20. CRO has become much more intrinsic to my PPC work than it was 12 months ago. Making sure that ad copy and landing page message line up, and that we get the right message for each keyword is increasingly important, particularly against overall rising CPCs and competition from PPC. I aim to get each of my clients a 25% boost in their conversion rates from working on these items, which then allows me to reinvest extra money into PPC.
21. Using an Ad Testing Matrix has really improved the structure and frequency of my ad copy testing. Essentially this means that I plan and record all of my ad tests, and that I conduct meaningful ad tests that are planned in advance – no more ‘let’s test headlines this week’. Good ads also = better conversion numbers.
22. I now use Impressions Until Conversion as my main ad testing metric. One of the big problems I used to have was trying to figure out the best ad between one with a high CTR and low C/R and a low CTR and high C/R. Instead of setting my ads for ‘focus on clicks’ or ‘focus on conversions’ I now pull the data and work out how many impressions it would take for each of those ads to convert. This ensures I’m always showing the ad most able to generate the maximum number of leads/sales. For more info see here.
23. Making use of a technology platform (in our case Acquisio) has saved a ton of time with reporting. By making use of these available tools I’ve added valuable time to my week to spend on other areas of PPC.
24. Integrating some of my clients with Google Tag Manager has been another beneficial change over the past 12 months.

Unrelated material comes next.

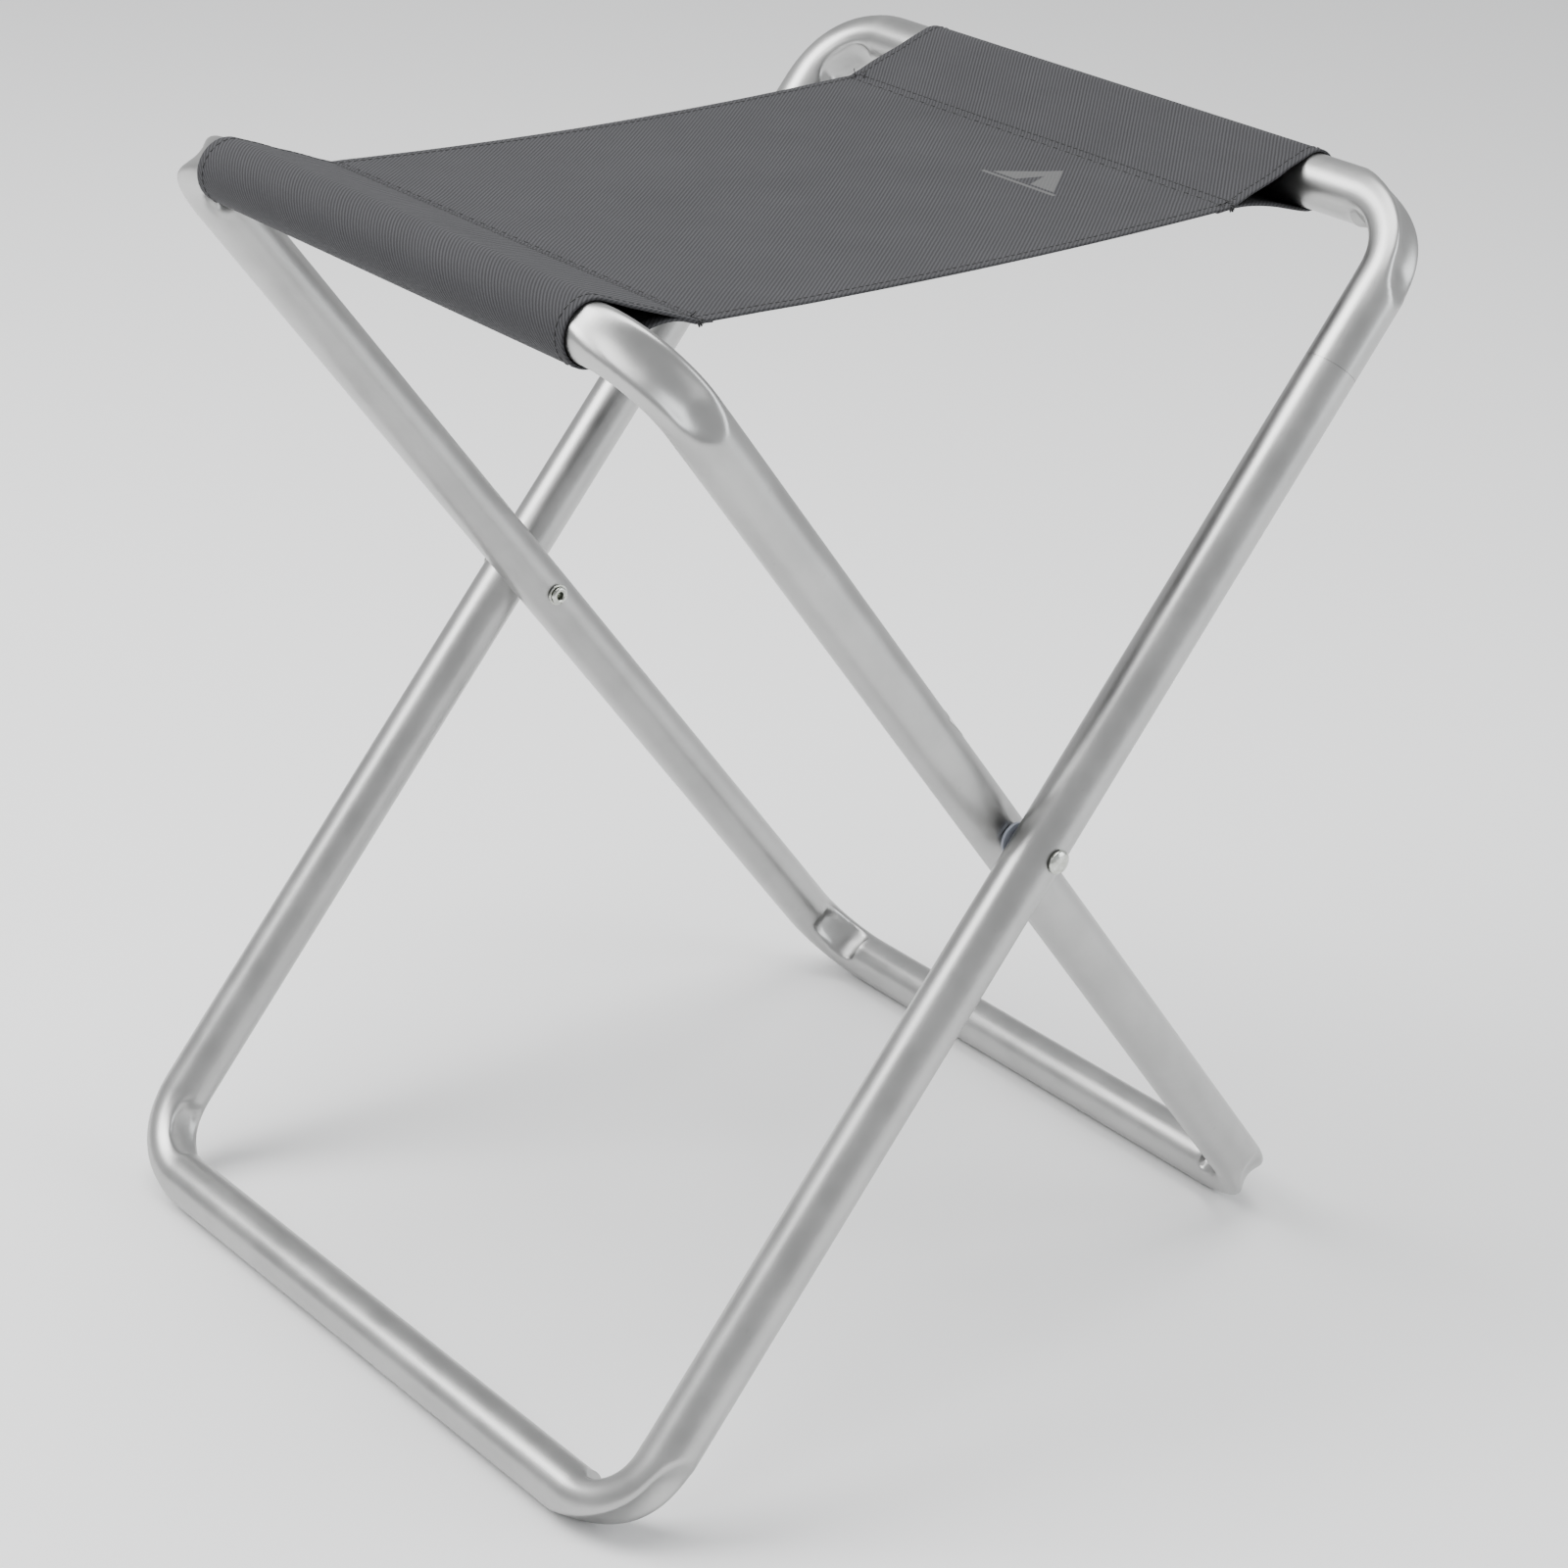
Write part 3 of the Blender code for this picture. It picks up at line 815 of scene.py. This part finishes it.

It enables me to place or change Analytics/Remarketing codes without having to wait for clients with slow developer response times.
25. Attribution Modelling has become easier thanks to some of the technology platforms out there. I’m now able to assign value to impressions and clicks in the conversion cycle depending on the network they came from and how long ago they were.
So there you have it, my top 25 changes in PPC since June 2012! If there are any that have particularly impacted your working processes, please let us know below!